2004-08-27 Thread Jacques Carette
> I think Jacques possibly means the ability to do static checking of matrix
> and vector extents, to make sure that you don't try to perform operations
> like matrix-vector multiply on operands whose extents do not match. If you
> want to have this ability on your language, then you will have to restrict
> the way you are allowed to construct array bounds so the equations that
> arise can be solved.
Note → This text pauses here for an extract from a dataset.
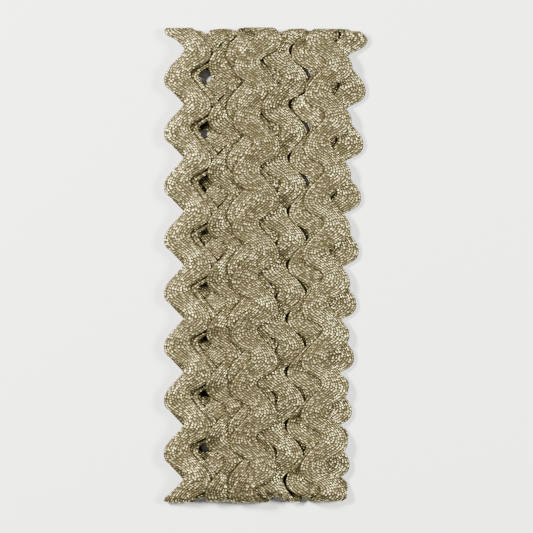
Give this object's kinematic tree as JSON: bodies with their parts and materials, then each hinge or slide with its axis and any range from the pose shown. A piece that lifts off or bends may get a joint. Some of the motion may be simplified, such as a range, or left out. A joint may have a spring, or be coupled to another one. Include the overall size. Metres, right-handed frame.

Possibly a dependent type system can be helpful for
> this.

This is indeed what I meant.

If one is going to move from a dynamically typed language (like Matlab,
Maple, Mathematica, etc) to something statically typed, then the expectation
is that this is going to truly help.  And, for many applications, it does
[this is partly why I have an MSc student coding a reverse engineering
application in Haskell].

Since the claim of static typing is that things cannot go wrong at run-time,
one start to think (incorrectly, but optimistically) that this means that
'nonsense' cannot happen at run-time.  And multiplying matricies with
non-matching sizes is nonsense, so it is rather disappointing that, without
tricks, this is not caught at compilation time.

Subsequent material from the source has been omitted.